The Societal Cost of the Marriage Decline

Daniel A. Cox March 5, 2024

Family in wheat field at sunset

Institute for Family Studies

Marriage rates are plummeting. More young people are delaying or avoiding dating altogether. Pew Research recently found that 1 in 4 40-year-old American adults have never been married. Parenthood is viewed with much greater apprehension among young people than it once was.

Young women express growing reservations about starting families, and many believe marriage benefits them less than it does men. One Pew study found that less than half (45 percent) of young women (age 18 to 34) without children say they still want to have kids at some point in the future. Among young men, nearly 6 in 10 (57%) report that they want to be fathers.

These facts induce heartburn among conservatives but elicit little more than a shrug from many liberals. Sixty percent of conservatives believe the decline of marriage represents a negative development for American society, a view shared by only 17% percent of liberals. Roughly as many liberals believe that fewer people getting married is a “good thing” for American society.

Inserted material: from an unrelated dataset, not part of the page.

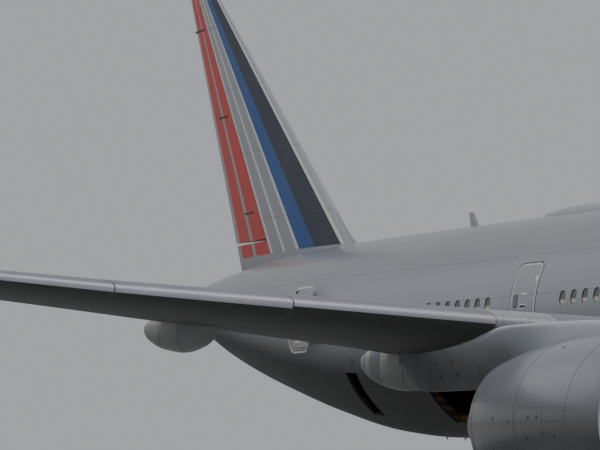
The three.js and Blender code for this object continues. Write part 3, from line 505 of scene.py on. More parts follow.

A 2019 Pew survey found a similar ideological divide in views about marriage. More than three-quarters (76%) of conservatives believe that “society is better off if couples who want to stay together long-term eventually get married.” Only 31% of liberals affirm this view. Most say “society is just as well off” if these couples decide not to marry.

But it does matter. Marriage is positively associated with greater community involvement across a range of different activities.